__Exercise brief__
Which lines in the records below contain the word "materials"? Copy each one out.

__Dataset records__
>> BEGIN

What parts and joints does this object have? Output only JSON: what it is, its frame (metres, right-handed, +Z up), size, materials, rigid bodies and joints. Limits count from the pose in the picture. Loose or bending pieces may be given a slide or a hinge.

>> END
>> BEGIN

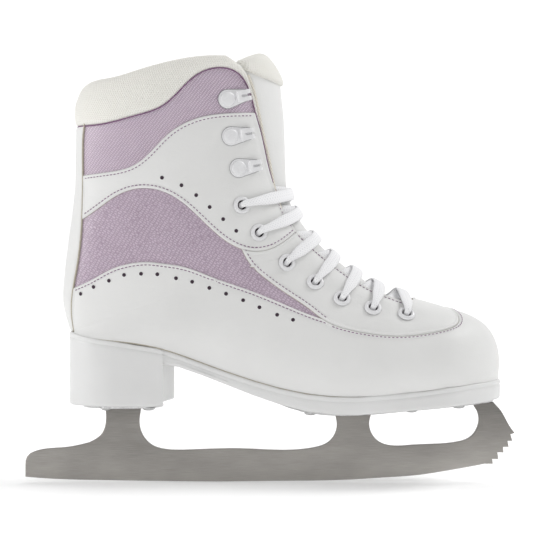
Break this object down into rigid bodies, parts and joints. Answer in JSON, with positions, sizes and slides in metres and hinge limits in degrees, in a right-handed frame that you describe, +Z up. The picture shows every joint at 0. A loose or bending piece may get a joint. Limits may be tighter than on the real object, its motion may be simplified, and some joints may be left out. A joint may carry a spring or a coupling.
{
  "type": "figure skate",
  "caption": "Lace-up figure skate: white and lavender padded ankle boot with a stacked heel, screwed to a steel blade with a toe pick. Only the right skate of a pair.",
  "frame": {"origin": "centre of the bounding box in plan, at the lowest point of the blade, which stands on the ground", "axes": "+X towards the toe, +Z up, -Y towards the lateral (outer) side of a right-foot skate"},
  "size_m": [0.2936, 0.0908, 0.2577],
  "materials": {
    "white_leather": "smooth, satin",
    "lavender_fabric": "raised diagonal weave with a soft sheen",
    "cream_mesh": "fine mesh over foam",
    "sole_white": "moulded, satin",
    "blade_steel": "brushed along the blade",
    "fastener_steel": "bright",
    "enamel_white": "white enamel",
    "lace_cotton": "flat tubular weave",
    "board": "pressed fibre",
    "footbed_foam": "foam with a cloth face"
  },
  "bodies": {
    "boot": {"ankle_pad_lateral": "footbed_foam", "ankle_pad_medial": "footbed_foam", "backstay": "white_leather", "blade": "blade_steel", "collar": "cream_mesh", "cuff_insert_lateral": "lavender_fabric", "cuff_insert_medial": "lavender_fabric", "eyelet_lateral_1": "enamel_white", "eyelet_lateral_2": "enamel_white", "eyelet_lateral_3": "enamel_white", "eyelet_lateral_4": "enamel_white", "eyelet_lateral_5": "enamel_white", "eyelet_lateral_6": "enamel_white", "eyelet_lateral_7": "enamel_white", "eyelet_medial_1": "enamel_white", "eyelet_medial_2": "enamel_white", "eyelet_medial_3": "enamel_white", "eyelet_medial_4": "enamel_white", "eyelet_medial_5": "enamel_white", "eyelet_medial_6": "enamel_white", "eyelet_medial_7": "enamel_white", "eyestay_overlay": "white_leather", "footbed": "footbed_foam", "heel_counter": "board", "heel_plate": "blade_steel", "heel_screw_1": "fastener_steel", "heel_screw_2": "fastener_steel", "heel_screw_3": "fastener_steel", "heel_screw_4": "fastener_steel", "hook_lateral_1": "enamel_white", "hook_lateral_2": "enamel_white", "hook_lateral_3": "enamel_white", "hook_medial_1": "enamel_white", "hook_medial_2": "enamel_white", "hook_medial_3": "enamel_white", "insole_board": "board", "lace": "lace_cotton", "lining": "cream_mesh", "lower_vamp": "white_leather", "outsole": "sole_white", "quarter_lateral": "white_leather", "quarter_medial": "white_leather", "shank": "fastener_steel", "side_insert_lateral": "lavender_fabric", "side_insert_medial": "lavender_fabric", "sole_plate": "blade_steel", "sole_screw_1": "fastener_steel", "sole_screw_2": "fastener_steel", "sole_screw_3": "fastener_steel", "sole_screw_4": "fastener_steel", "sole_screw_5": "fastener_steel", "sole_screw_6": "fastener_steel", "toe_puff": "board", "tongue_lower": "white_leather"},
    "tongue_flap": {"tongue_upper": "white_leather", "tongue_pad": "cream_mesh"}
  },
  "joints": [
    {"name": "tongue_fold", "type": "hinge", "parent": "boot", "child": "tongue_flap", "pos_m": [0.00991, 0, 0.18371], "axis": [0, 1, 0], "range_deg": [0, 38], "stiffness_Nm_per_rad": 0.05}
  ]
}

>> END

__Result__
What parts and joints does this object have? Output only JSON: what it is, its frame (metres, right-handed, +Z up), size, materials, rigid bodies and joints. Limits count from the pose in the picture. Loose or bending pieces may be given a slide or a hinge.
  "materials": {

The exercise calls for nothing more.